## Request
Beginning with the first line below, please repeat the material exactly, ending with the line that includes "GAP = 0.0003".

## Material
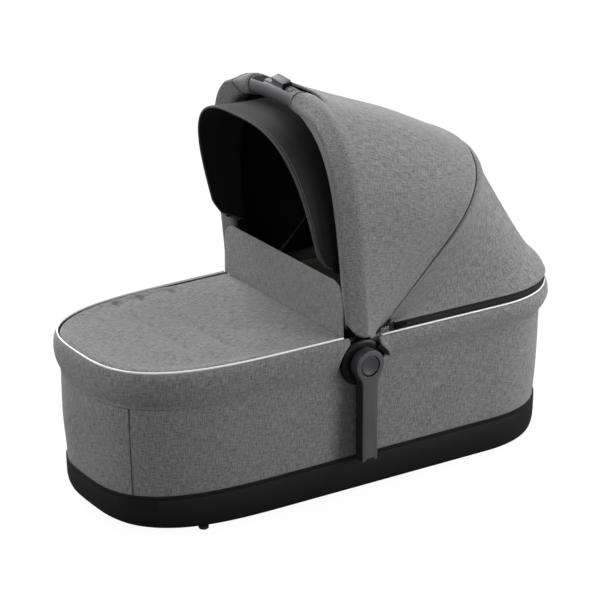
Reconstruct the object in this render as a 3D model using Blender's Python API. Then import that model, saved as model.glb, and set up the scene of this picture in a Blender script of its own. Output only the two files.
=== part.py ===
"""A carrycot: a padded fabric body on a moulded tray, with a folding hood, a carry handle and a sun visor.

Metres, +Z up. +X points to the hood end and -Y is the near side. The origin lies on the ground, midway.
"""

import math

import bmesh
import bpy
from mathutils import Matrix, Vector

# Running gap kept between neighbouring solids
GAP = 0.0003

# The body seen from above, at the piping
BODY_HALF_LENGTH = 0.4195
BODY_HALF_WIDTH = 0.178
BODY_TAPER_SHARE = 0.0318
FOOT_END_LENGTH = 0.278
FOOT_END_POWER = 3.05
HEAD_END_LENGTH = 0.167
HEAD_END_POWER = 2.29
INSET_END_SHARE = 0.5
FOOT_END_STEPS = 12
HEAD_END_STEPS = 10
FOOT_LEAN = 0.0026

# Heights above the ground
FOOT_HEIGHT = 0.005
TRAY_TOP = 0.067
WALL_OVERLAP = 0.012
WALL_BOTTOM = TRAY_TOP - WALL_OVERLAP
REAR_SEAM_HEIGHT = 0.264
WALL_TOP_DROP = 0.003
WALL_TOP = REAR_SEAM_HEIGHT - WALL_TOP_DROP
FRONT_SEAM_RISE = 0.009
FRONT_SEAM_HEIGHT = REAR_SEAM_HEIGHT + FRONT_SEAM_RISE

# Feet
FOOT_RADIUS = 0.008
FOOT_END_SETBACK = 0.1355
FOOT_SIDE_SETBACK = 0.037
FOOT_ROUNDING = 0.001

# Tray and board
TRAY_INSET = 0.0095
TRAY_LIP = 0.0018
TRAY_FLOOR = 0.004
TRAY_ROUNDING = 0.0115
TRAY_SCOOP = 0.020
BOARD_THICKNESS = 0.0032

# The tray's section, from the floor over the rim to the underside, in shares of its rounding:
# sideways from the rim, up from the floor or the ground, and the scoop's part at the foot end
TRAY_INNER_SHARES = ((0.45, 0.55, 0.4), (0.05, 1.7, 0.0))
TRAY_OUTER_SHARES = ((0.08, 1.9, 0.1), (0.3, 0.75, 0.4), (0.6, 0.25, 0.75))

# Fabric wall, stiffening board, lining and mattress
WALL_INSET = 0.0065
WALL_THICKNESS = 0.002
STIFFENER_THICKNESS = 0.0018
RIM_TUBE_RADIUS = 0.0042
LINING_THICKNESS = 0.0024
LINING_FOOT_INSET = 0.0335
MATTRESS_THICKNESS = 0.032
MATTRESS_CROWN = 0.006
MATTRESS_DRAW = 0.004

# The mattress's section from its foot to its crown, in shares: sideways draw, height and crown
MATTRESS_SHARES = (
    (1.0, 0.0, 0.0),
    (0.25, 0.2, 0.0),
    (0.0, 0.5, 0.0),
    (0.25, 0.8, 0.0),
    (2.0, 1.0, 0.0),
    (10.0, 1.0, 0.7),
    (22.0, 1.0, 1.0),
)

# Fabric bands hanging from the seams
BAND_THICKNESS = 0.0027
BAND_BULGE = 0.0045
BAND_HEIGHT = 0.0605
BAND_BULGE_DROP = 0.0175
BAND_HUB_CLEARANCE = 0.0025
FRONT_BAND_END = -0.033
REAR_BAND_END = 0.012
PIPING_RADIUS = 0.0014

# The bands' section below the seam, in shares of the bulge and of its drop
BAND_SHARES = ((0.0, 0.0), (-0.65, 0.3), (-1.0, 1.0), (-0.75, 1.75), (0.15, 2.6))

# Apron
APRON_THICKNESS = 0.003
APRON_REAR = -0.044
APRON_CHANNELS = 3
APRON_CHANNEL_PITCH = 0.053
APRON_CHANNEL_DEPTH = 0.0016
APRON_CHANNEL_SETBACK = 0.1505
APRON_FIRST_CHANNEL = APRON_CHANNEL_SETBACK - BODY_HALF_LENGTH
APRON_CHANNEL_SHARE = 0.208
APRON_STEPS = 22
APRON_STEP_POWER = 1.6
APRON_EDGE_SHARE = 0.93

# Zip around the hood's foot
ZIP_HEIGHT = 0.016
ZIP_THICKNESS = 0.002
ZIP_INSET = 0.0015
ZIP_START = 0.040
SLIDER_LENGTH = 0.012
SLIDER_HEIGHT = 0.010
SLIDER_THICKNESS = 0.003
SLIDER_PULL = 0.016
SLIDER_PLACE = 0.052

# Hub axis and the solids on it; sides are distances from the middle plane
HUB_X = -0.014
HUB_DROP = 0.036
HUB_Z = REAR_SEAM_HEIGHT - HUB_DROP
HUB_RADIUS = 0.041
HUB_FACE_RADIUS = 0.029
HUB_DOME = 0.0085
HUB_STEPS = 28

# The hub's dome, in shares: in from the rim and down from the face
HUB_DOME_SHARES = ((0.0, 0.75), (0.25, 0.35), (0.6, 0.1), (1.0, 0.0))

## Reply
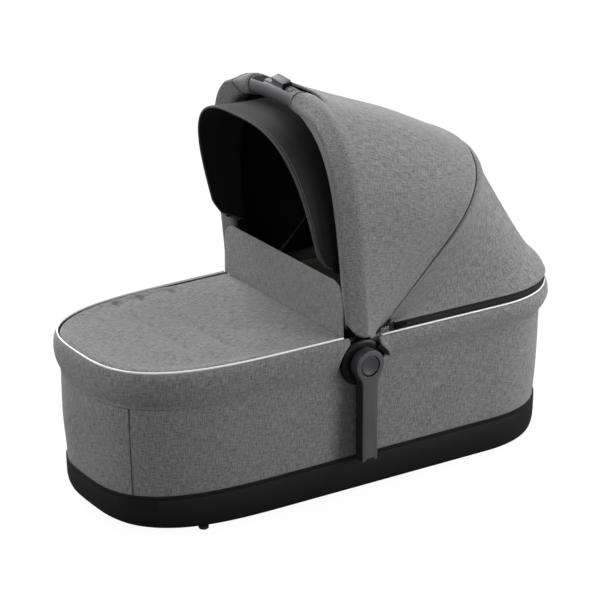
Reconstruct the object in this render as a 3D model using Blender's Python API. Then import that model, saved as model.glb, and set up the scene of this picture in a Blender script of its own. Output only the two files.
=== part.py ===
"""A carrycot: a padded fabric body on a moulded tray, with a folding hood, a carry handle and a sun visor.

Metres, +Z up. +X points to the hood end and -Y is the near side. The origin lies on the ground, midway.
"""

import math

import bmesh
import bpy
from mathutils import Matrix, Vector

# Running gap kept between neighbouring solids
GAP = 0.0003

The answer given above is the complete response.